Duncan Phillips Lecture: Secretary of the Smithsonian Institution Lonnie Bunch III on the future of museums
October 14, 2021, details forthcoming
Lonnie G. Bunch III, the 14th Secretary of the Smithsonian Institution, will be in conversation with The Phillips Collection’s Vradenburg Director and CEO Dorothy Kosinski about what the future holds for museums. The Smithsonian Institution consists of 19 museums, 21 libraries, the National Zoo, and many research and education centers. Bunch started this position in June 16, 2019 after serving as the director of the Smithsonian’s National Museum of African American History and Culture. He began his tenure as director of NMAAHC in July 2005 with meager resources, and transformed the museum to the nation’s preeminent cultural destination focused on the African American story and its national and international influence. Since opening in September 2016, more than 6 million people have visited the nearly 400,000-square-foot museum, located next to the Washington Monument.

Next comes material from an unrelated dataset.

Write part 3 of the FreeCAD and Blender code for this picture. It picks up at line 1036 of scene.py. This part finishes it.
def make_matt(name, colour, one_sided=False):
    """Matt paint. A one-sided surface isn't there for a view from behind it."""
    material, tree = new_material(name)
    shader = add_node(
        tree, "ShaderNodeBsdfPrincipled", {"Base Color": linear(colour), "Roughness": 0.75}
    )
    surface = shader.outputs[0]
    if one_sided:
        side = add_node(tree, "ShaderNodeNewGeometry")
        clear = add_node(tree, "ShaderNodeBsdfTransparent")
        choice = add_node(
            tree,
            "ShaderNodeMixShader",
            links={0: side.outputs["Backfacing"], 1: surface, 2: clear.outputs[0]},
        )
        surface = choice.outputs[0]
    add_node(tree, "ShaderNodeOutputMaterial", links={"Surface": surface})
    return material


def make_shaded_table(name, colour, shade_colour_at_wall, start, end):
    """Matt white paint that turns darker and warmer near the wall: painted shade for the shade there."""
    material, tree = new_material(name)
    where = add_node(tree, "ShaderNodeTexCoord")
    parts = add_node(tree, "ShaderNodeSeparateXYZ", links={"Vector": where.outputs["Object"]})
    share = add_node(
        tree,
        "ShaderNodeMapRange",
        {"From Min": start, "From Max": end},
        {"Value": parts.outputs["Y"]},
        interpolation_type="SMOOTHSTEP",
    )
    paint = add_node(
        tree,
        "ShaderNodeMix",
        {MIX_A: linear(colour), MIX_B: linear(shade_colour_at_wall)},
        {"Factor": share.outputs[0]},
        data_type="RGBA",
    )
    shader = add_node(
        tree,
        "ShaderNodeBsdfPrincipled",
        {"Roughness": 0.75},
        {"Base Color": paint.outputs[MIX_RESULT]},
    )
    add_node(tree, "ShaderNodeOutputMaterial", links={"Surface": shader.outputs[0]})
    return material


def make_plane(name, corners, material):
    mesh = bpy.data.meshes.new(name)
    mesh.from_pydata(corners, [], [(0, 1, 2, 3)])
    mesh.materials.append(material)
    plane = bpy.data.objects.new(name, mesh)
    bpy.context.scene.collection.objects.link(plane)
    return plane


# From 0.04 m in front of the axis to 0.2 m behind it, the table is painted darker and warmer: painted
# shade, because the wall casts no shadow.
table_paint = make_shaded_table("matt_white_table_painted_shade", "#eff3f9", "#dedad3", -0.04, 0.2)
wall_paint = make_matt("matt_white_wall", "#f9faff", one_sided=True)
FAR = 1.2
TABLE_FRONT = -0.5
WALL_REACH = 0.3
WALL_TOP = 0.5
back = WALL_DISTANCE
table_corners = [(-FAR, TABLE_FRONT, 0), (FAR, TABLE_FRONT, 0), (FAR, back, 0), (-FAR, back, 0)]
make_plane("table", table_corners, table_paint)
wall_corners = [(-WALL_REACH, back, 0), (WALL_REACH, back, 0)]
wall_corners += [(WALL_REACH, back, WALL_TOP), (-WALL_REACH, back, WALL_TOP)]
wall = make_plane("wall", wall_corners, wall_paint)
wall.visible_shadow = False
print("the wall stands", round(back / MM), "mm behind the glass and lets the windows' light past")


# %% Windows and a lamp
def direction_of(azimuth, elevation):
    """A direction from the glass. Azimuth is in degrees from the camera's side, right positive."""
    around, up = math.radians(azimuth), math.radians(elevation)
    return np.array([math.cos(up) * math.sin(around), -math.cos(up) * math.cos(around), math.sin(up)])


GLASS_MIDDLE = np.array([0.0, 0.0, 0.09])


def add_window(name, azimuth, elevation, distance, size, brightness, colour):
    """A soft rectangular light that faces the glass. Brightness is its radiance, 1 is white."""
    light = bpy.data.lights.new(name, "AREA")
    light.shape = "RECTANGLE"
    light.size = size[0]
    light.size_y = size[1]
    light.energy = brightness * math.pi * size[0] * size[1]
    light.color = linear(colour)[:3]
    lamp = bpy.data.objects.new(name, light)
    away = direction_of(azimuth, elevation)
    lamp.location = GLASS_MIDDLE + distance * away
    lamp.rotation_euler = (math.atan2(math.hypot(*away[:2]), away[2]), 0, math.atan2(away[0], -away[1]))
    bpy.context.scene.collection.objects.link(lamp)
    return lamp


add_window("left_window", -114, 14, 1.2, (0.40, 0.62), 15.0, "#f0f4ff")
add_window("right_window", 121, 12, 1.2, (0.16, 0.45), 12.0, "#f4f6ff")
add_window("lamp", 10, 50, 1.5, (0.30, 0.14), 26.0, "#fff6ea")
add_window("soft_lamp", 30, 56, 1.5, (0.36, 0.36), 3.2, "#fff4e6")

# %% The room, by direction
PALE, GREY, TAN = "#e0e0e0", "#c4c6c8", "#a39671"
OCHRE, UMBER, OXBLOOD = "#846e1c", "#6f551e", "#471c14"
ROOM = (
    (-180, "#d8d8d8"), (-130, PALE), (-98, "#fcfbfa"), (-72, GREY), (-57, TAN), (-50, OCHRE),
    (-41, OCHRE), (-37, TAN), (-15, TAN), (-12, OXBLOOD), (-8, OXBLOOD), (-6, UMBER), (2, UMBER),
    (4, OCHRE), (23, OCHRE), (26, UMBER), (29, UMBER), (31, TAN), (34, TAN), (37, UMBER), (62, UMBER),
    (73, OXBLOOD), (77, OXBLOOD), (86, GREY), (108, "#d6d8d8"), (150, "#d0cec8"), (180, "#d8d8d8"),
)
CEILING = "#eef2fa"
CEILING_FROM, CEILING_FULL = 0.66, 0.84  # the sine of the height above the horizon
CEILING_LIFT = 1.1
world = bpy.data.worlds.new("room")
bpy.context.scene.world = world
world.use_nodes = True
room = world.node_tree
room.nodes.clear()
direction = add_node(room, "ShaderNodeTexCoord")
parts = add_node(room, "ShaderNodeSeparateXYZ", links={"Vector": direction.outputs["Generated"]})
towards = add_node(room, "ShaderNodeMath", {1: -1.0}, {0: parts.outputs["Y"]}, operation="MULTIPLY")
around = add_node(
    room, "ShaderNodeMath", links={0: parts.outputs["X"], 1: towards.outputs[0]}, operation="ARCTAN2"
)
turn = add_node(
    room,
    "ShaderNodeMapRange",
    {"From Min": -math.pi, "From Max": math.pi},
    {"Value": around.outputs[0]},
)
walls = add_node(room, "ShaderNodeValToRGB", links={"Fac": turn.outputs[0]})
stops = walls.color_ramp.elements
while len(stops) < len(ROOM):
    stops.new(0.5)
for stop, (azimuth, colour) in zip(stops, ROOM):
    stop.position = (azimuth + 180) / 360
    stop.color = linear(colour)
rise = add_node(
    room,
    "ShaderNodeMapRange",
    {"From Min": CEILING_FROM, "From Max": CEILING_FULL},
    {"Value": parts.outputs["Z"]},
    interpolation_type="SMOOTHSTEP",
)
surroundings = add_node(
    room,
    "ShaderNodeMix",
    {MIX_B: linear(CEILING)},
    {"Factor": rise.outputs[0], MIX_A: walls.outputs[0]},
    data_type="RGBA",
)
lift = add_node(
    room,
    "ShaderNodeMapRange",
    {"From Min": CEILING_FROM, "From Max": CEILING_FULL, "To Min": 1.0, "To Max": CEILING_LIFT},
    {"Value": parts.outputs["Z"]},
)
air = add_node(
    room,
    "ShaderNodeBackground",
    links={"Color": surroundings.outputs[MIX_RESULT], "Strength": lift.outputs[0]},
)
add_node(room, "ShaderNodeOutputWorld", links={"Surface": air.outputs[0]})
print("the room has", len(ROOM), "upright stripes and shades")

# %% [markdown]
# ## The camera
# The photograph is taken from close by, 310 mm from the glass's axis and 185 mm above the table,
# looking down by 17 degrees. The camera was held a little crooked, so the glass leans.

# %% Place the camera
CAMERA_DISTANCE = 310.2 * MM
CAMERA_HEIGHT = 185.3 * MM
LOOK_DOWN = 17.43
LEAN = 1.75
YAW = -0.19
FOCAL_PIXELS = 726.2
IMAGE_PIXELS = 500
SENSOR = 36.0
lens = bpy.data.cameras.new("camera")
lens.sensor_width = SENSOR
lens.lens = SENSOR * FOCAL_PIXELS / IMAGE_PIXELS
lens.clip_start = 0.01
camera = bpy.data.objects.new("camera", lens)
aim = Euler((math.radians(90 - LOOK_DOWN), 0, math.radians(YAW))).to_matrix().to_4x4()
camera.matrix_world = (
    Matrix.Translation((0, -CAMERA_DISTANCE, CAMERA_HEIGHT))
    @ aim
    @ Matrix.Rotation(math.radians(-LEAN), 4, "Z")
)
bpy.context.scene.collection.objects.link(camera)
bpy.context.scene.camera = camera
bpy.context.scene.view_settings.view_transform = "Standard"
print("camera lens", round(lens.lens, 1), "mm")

Duncan Phillips Lecture: Mellon Foundation President Elizabeth Alexander on art and social justice
January 27, 2022, details forthcoming
Dr. Elizabeth Alexander—poet, educator, memoirist, scholar, and cultural advocate—is president of The Andrew W. Mellon Foundation, the nation’s largest funder of arts, culture, and the humanities. She has held distinguished professorships at Smith College, Columbia University, and Yale University, where she helped rebuild the school’s African American Studies department while serving as its chair. She is Chancellor Emeritus of the Academy of American Poets, a member of the American Academy of Arts and Sciences, and serves on the Pulitzer Prize Board. Dr. Alexander composed and delivered “Praise Song for the Day” for the inauguration of President Barack Obama in 2009, and is author or co-author of fourteen books, including American Sublime, a finalist for the Pulitzer Prize in Poetry in 2006, The Light of the World, a finalist for the Pulitzer Prize in Biography in 2015.

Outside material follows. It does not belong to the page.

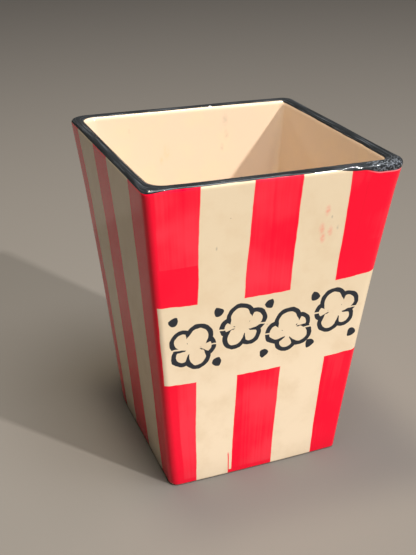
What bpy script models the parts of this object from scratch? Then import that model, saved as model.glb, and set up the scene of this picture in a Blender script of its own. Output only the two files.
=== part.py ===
"""A square earthenware bucket for popcorn, open at the top and narrower at its foot.

It is one casting: a flat floor and four sides that flare a little towards the rim, with round
corners and a thick lip with a flat top. The origin is the middle of the foot, +Z runs up through
the open mouth, and -Y is the front.
"""

import math

import bmesh
import bpy
from mathutils import Vector

# Outside of the bucket, in metres
HEIGHT = 0.205
RIM_WIDTH = 0.160
FOOT_WIDTH = 0.1165
SIDE_HOLLOW = 0.0011
RIM_CORNER = 0.0070
FOOT_CORNER = 0.0085

# Thickness of the clay, and the corners inside
WALL = 0.0078
FLOOR = 0.0085
INNER_RIM_CORNER = 0.0115
INNER_FLOOR_CORNER = 0.0115

# Edges softened by hand and by the glaze
LIP_ROUND = 0.0029
FOOT_ROUND = 0.0018
FLOOR_ROUND = 0.0060

# Fineness of the faceted surface
CORNER_STEPS = 8
HEIGHT_STEPS = 14
LIP_STEPS = 4
FOOT_STEPS = 3
FLOOR_STEPS = 3
SHARPEST_SMOOTH_ANGLE = math.radians(40)

# Colours of the glazes
CREAM = (0.82, 0.69, 0.47, 1.0)
BLACK = (0.012, 0.014, 0.018, 1.0)
GLAZE_ROUGHNESS = 0.18

# The block that the bucket is drawn from has wide corners, so that its inner and outer corner
# points are easy to tell apart.
BLOCK_CORNER = RIM_WIDTH / 4
CORNER_STEP = math.pi / 2 / CORNER_STEPS
DEEPEST_HOLLOW = math.sqrt(1 / 3) - math.sqrt(1 / 3) ** 3


def clear_scene():
    for old in list(bpy.data.objects):
        bpy.data.objects.remove(old)


def between(foot_value, rim_value, height):
    """A value that changes evenly from the foot to the rim."""
    return foot_value + (rim_value - foot_value) * height / HEIGHT


def half_width(height):
    """Half the outside width: an even taper, drawn in by the slight hollow of the sides."""
    up = height / HEIGHT
    hollow = SIDE_HOLLOW * (up - up**3) / DEEPEST_HOLLOW
    return between(FOOT_WIDTH, RIM_WIDTH, height) / 2 - hollow


def make_block():
    """A tall square block with round upright edges, standing on the ground plane."""
    block = bmesh.new()
    bmesh.ops.create_cube(block, size=1.0)
    bmesh.ops.scale(block, verts=block.verts, vec=(RIM_WIDTH, RIM_WIDTH, HEIGHT))
    bmesh.ops.translate(block, verts=block.verts, vec=(0, 0, HEIGHT / 2))
    uprights = [e for e in block.edges if abs(e.verts[0].co.z - e.verts[1].co.z) > HEIGHT / 2]
    bmesh.ops.bevel(
        block,
        geom=uprights,
        offset=BLOCK_CORNER,
        segments=CORNER_STEPS,
        profile=0.5,
        affect="EDGES",
        material=-1,
    )
    return block


def hollow_out(block):
    """Sinks the inside into the block, a wall's thickness in from its sides."""
    block.faces.ensure_lookup_table()
    top = max(block.faces, key=lambda face: face.calc_center_median().z)
    bmesh.ops.inset_region(block, faces=[top], thickness=WALL, use_even_offset=True)
    sunk = bmesh.ops.extrude_discrete_faces(block, faces=[top])["faces"][0]
    bmesh.ops.translate(block, verts=sunk.verts, vec=(0, 0, FLOOR - HEIGHT))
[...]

Duncan Phillips Lectures are supported by
IMAGE GALLERY
High-resolution press images are available upon request. Please contact jmitchell@phillipscollection.org.
IMAGES:
(Left to right)
Arlene Dávila: Courtesy of Arlene Dávila
Lonnie Bunch III: Courtesy of the Smithsonian Institution
Elizabeth Alexander: Andrew H. Walker/The Andrew W. Mellon Foundation
ABOUT THE PHILLIPS COLLECTION
The Phillips Collection, America’s first museum of modern art, was founded in 1921. The museum houses one of the world’s most celebrated Impressionist and American modern art collections, and continues to grow its collection with important contemporary voices. Its distinctive building combines extensive new galleries with the former home of its founder, Duncan Phillips. The Phillips’s impact spreads nationally and internationally through its diverse and experimental special exhibitions and events, including its award-winning education programs for educators, students, and adults; renowned Phillips Music series; and dynamic art and wellness and Phillips after 5 events. The museum contributes to global dialogues with events like Conversations with Artists and Artists of Conscience. The Phillips Collection values its community partnerships with the University of Maryland—the museum’s nexus for scholarly exchange and interdisciplinary collaborations—and THEARC—the museum’s satellite campus in Southeast DC. The Phillips Collection is a private, non-government museum, supported primarily by donations.